The 14-kilometre run will start in Korogocho slums, pass through the streets of the city, and end at Uhuru park. Internationally acclaimed marathon runners Tegla Lorupe and Paul Tergat, will participate in the race.

Among the prominent personalities expected to attend the Nairobi WSF will be former Zambian President Kenneth Kaunda and South Africa’s anti-arpatheid hero Desmond Tutu. Former South African President Nelson Mandela will also address the forum through a pre-recorded speech.

Tough the World Social Forum is a relatively new global event that has been taking place for just seven years, its influence on world affairs is beginning to be felt. It has been described as “not an organisation, not a united front platform, but an open meeting place for reflective thinking, democratic debate of ideas, formulation of proposals, free exchange of experiences and inter-linking for effective action, by groups and movements of civil society that are opposed to neo-liberalism and to domination of the world by capital and any form of imperialism, and are committed to building a society centred on the human person”.

The first World Social Forum was held between 25-30 January 2001 in Porto Alegre, Brazil. The second and third forums were also held at the Brazilian city before it moved to Mumbai, India, in 2004. The forum went back to its cradle, Porto Alegre, in 2005 while Caracas, Bamako and Karachi hosted the event last year.

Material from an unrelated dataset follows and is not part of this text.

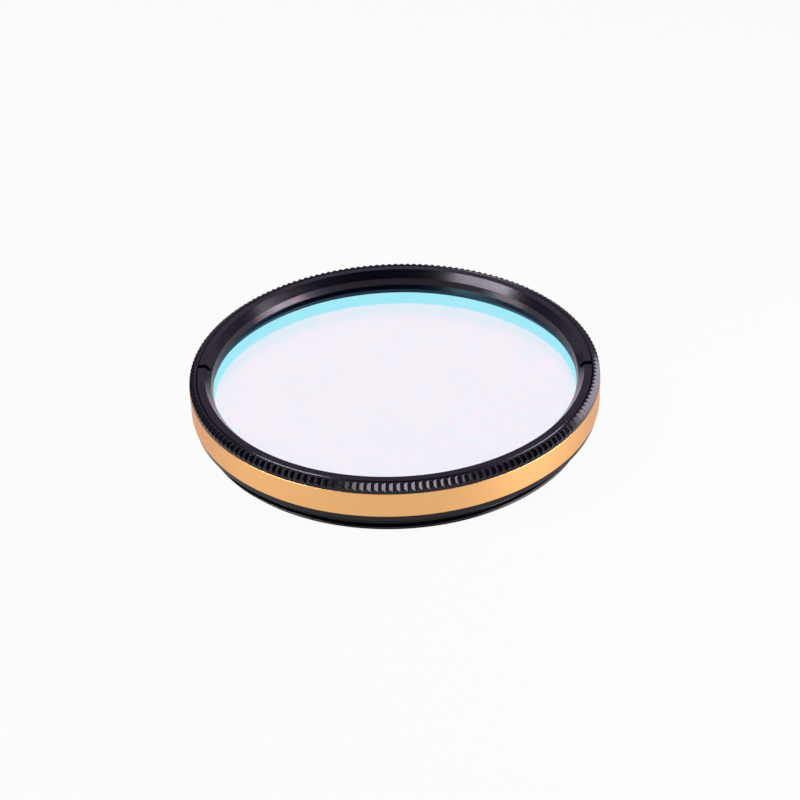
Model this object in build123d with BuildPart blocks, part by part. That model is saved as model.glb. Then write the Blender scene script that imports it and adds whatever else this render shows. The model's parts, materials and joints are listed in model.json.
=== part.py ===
from build123d import *
import math
import os

# Screw-in optical bandpass filter: a turned cell, a coated glass disc and the ring that retains it.
# The optical axis is Z. The origin is the centre of the threaded end, and the front of the filter
# faces +Z. All sizes are in millimetres.

# Threaded spigot, M48 x 0.75, drawn at the crest of its thread
thread_radius = 24.0
thread_lead_in = 0.4
spigot_length = 2.25

# Outside of the cell, each radius a step from the one before it: collar, coloured band, rim
shoulder_width = 1.05
collar_height = 0.65
band_step = 0.2
band_height = 3.3
rim_setback = 0.05
rim_height = 1.05
rim_bevel = 0.375
edge_break = 0.08

# Knurl: V-notches whose roots run at 45 degrees across the bevel of the rim. They overlap a little,
# so that the ridges between them are sharp.
notch_count = 187
notch_overlap = 0.02
notch_headroom = 0.1
notch_tip_land = 0.03

# Inside of the cell, from the rim inwards: ring thread, glass pocket, seat, bore of the spigot
rim_wall = 0.9
rim_lead_in = 0.12
pocket_step = 0.7
seat_width = 1.15
ledge_thickness = 1.0
ledge_setback = 0.55

# Glass disc
glass_thickness = 2.0
glass_edge_bevel = 0.15
glass_clearance = 0.1

# Retaining ring, drawn at the crest of its fine thread. Its bore has two slopes.
ring_thread_clearance = 0.05
ring_height = 1.8
ring_edge_chamfer = 0.1
ring_runout = 0.3
ring_face_width = 0.96
bore_break_run = 0.2
bore_break_rise = 0.84
spanner_slot_width = 0.7
spanner_slot_depth = 0.7

# Radii that follow, from the spigot out to the rim and then inwards to the clear aperture
collar_radius = thread_radius + shoulder_width
band_radius = collar_radius + band_step
rim_radius = band_radius - rim_setback
ring_bore_radius = rim_radius - rim_wall
ring_thread_radius = ring_bore_radius - ring_thread_clearance
mouth_radius = ring_thread_radius - ring_face_width
pocket_radius = ring_bore_radius - pocket_step
glass_radius = pocket_radius - glass_clearance
clear_aperture_radius = glass_radius - seat_width
spigot_bore_radius = clear_aperture_radius + ledge_setback
bore_break_radius = clear_aperture_radius + bore_break_run

# Heights that follow, above the threaded end
shoulder_z = spigot_length
band_bottom_z = shoulder_z + collar_height
band_top_z = band_bottom_z + band_height
front_z = band_top_z + rim_height
glass_front_z = front_z - ring_height
bore_break_z = glass_front_z + bore_break_rise
seat_z = glass_front_z - glass_thickness
ring_step_z = glass_front_z - ring_runout
ledge_bottom_z = seat_z - ledge_thickness

# A notch starts at its tip on the front face and leaves the rim one root run further out and lower.
notch_tip_radius = ring_bore_radius + rim_lead_in + notch_tip_land
root_run = rim_radius - notch_tip_radius
notch_depth = (root_run - rim_bevel) / math.sqrt(2)
notch_half_width = math.pi * rim_radius / notch_count + notch_overlap / 2
cutter_height = notch_depth + notch_headroom
cutter_half_width = notch_half_width * cutter_height / notch_depth
cutter_length = 2 * math.sqrt(2) * root_run

os.makedirs("parts", exist_ok=True)


# One V-notch cutter. Its profile lies square to the root line, at the middle of that line.
root_plane = Plane(
    origin=(notch_tip_radius + root_run / 2, 0, front_z - root_run / 2),
    x_dir=(0, 1, 0),
    z_dir=(1, 0, -1),
)
with BuildPart() as notch_cutter:
    with BuildSketch(root_plane):
        with BuildLine():
            Polyline(
                (0, 0),
                (cutter_half_width, cutter_height),
                (-cutter_half_width, cutter_height),
                close=True,
            )
        make_face()
    extrude(amount=cutter_length / 2, both=True)


# Cell: one turned piece, its half section revolved and its rim notched
with BuildPart() as filter_cell:
    with BuildSketch(Plane.XZ):
        with BuildLine():
            Polyline(
                (spigot_bore_radius + edge_break, 0),
                (thread_radius - thread_lead_in, 0),
                (thread_radius, thread_lead_in),
                (thread_radius, shoulder_z),
                (collar_radius - edge_break, shoulder_z),
                (collar_radius, shoulder_z + edge_break),
                (collar_radius, band_bottom_z),
                (band_radius, band_bottom_z + band_step),
                (band_radius, band_top_z),
                (rim_radius, band_top_z),
                (rim_radius, front_z - rim_bevel),
                (rim_radius - rim_bevel, front_z),
                (ring_bore_radius + rim_lead_in, front_z),
                (ring_bore_radius, front_z - rim_lead_in),
                (ring_bore_radius, ring_step_z),
                (pocket_radius, ring_step_z),
                (pocket_radius, seat_z),
                (clear_aperture_radius, seat_z),
                (clear_aperture_radius, ledge_bottom_z),
                (spigot_bore_radius, ledge_bottom_z),
                (spigot_bore_radius, edge_break),
                close=True,
            )
        make_face()
    revolve(axis=Axis.Z)
    with PolarLocations(0, notch_count):
        add(notch_cutter.part, mode=Mode.SUBTRACT)
filter_cell.part.label = "filter_cell"
export_step(filter_cell.part, "parts/filter_cell.step")


# Glass: a plane disc with fine bevels on both edges
with BuildPart() as filter_glass:
    with BuildSketch(Plane.XY.offset(seat_z)):
        Circle(glass_radius)
    extrude(amount=glass_thickness)
    chamfer(filter_glass.edges(), length=glass_edge_bevel)
filter_glass.part.label = "filter_glass"
export_step(filter_glass.part, "parts/filter_glass.step")


# Retaining ring: it bears on the glass, and two spanner slots cross its face
with BuildPart() as retaining_ring:
    with BuildSketch(Plane.XZ):
        with BuildLine():
            Polyline(
                (clear_aperture_radius, glass_front_z),
                (ring_thread_radius - ring_edge_chamfer, glass_front_z),
                (ring_thread_radius, glass_front_z + ring_edge_chamfer),
                (ring_thread_radius, front_z - ring_edge_chamfer),
                (ring_thread_radius - ring_edge_chamfer, front_z),
                (mouth_radius, front_z),
                (bore_break_radius, bore_break_z),
                close=True,
            )
        make_face()
    revolve(axis=Axis.Z)
    with BuildSketch(Plane.XY.offset(front_z - spanner_slot_depth)):
        Rectangle(3 * ring_thread_radius, spanner_slot_width)
    extrude(amount=ring_height, mode=Mode.SUBTRACT)
retaining_ring.part.label = "retaining_ring"
export_step(retaining_ring.part, "parts/retaining_ring.step")
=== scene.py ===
"""Visible pieces, finishes, studio and camera for a screw-in optical bandpass filter.

All places are in metres in the frame of the measured model: Z is the optical axis, the threaded end
stands on Z = 0 and the front of the filter faces up.
"""

import json
import math

import bpy
import numpy as np
from bpy.props import FloatProperty, FloatVectorProperty, IntProperty, PointerProperty
from mathutils import Matrix, Quaternion, Vector


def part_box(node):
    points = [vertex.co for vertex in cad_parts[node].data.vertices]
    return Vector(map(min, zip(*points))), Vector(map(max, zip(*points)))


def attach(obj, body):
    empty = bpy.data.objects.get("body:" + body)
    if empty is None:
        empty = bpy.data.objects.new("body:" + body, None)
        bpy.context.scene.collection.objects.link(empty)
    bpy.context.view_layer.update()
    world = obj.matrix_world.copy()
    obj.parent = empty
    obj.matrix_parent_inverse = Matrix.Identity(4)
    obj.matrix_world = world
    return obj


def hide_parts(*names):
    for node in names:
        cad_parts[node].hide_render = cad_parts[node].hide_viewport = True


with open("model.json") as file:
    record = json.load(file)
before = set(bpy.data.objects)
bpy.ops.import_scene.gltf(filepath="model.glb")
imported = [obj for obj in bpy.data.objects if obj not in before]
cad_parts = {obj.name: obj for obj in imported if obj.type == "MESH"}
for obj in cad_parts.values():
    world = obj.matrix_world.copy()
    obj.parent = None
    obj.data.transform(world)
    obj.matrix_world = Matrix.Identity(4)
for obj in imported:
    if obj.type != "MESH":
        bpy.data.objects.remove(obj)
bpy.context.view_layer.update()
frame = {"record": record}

bl_info = {
    "name": "Screw-in optical filter",
    "version": (1, 0, 0),
    "blender": (4, 5, 0),
    "location": "3D View > Sidebar > Filter",
    "description": "Builds the pieces, finishes and studio of a screw-in bandpass filter",
    "category": "Add Mesh",
}

MM = 0.001
BODY = "root"
CELL_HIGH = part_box("filter_cell")[1]
RING_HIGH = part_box("retaining_ring")[1]
GLASS_LOW, GLASS_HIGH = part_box("filter_glass")
MOUNTS = {mount["name"]: mount for mount in frame["record"]["mounts"]}

# What the frame settles: the radii and heights that every piece is measured from
BAND_RADIUS = CELL_HIGH.x
FRONT_Z = CELL_HIGH.z
RING_RADIUS = RING_HIGH.x
GLASS_RADIUS = GLASS_HIGH.x
GLASS_FRONT_Z = GLASS_HIGH.z
SEAT_Z = GLASS_LOW.z
THREAD_RADIUS = MOUNTS["lens_thread"]["dims"]["r_mm"] * MM
SHOULDER_Z = MOUNTS["shoulder"]["pos_m"][2]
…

WSF normally meets in January when its “great capitalist rival”, the World Economic Forum is meeting in Davos, Switzerland. The date was chosen because of the logistical difficulty of organising a mass protest in Davos against globolisation which the World Economic Forum is seen as its epitome. The date was also picked to try to overshadow the coverage of the World Economic Forum in the news media.

There are several regional and national social forums most of whom adhere to the WSF’s Charter of principles. The forums include the European Social Forum, the Asian Social Forum, the Mediterranean Social Forum the Italian Social Forum, the Kenya Social Forum among others.

The WSF has been criticised, particularly by socialist and communist left parties, for producing few practical ideas, concentrating instead on general and vague criticisms of neo-liberalism and imperialism. On the other hand some, particularly anarchists, have criticised the WSF for attempting to act as a central decision making location for dissident groups, as the Communist Internationals once did.

Most WSF participants would counter that the WSF is not a decision-making body, but rather a space for public deliberation. A far more prevalent criticism runs in the opposite direction: that the group has no established procedure for adopting consensus statements or advocacies.

The WSF is also subject to the same criticisms as the anti/alternative globalization movements, namely that the globalization and capitalism they oppose are inevitable, or that globalisation and capitalism are the most effective means of addressing global poverty. WSF participants have responded that the idea of the “inevitability” of globalisation is simply an ideological myth, hence their embrace of the slogan, “Another World is Possible”.

Right-wing opponents of the current global order have criticised the supposed pluralism of the WSF, as it only includes movements on the left (from social democrats to anarchists). Some activities by activists attending the WSF have also been criticised, such as in the WSF 2001, where activists invaded and destroyed a plantation of experimental transgenics of the Monsanto enterprise.